Eskom approached the court on October 15 after the regulator voted, on September 30, to reject Eskom’s MYPD5 submission for the three financial years from 2022/23 to 2024/25.

The application was submitted to Nersa on June 2 and, prior to the rejection, was expected to be adjudicated before year-end, for implementation on April 1.

Nersa’s rejection was based on the fact that the MYPD methodology had expired and should be changed ahead of the next tariff adjustment to reflect developments in the electricity supply industry, including the impending unbundling of Eskom.

Nersa said Eskom's MYPD5 application was based on the MYPD4 methodology, "whose applicable control period is ending on 31 March 2022".

“After due consideration of the rationality and legality of applying an expired MYPD4 methodology and whether this was in the public interest, the Energy Regulator rejected Eskom’s MYPD5 application," Nersa said in a statement.

Nersa then requested Eskom to submit a one-year interim application for the 2022/23 financial year, preferably based on the principles of the new methodology that was under consideration.

Ahead of the MYPD5 rejection, Nersa released a consultation paper on September 24 outlining the principles of a possible new methodology, which Nersa said should be premised on a “cost-to-serve approach” and based on the principles of activity-based costing, type-of-service costing, and marginal pricing to set tariffs

The paper stated that the current methodology had failed to provide price stability, with tariffs having surged by 175% over the past decade, in a context where consumer inflation had remained within a 3% to 7% band.

A closing date of October 22 was set for written comments on the methodology, and Nersa also hosted public consultation workshops in October on the matter.

In its submission, Eskom noted that a court process had been initiated to ensure that Nersa made a revenue decision that could be implemented on April 1, using the prevailing methodology.

The utility also appealed for “incremental” changes rather than a “big bang approach” and emphasised the need for transitional mechanisms.

Professor Anton Eberhard, of the Power Futures Lab at the University of Cape Town’s Graduate School of Business, argued in his submission on the paper that it would be “imprudent and destabilising” for Nersa to introduce a radically new regulatory methodology in the midst of an existing MYPD.

“Internationally, regulatory best practice is for consultative papers on regulatory reforms to be introduced a year or two or three before implementation,” Eberhard said, cautioning that Eskom would “almost certainly win its court case”.

In its review affidavit, meanwhile, Eskom described the rejection of its MYPD5 submission as “patently irrational and unlawful” and requested that it be set aside.
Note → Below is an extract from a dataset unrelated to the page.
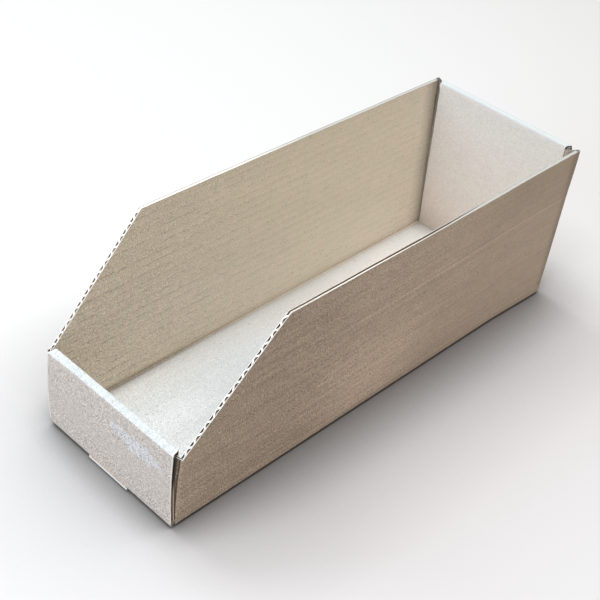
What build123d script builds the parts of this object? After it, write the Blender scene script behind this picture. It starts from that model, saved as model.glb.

Eskom is also asking the court to grant it urgent interim relief in the form of an order directing Nersa to process the 2022/23 revenue application under the existing tariff methodology so that a “lawful tariff” can be determined for its upcoming financial year, which begins on April 1.

Such relief is necessary, Eskom argues, to provide a lawful route to determining an Eskom tariff for the 2022/23 financial year in the limited time remaining before March 15, when that tariff has to be tabled in Parliament in accordance with the requirements of the Municipal Finance Management Act.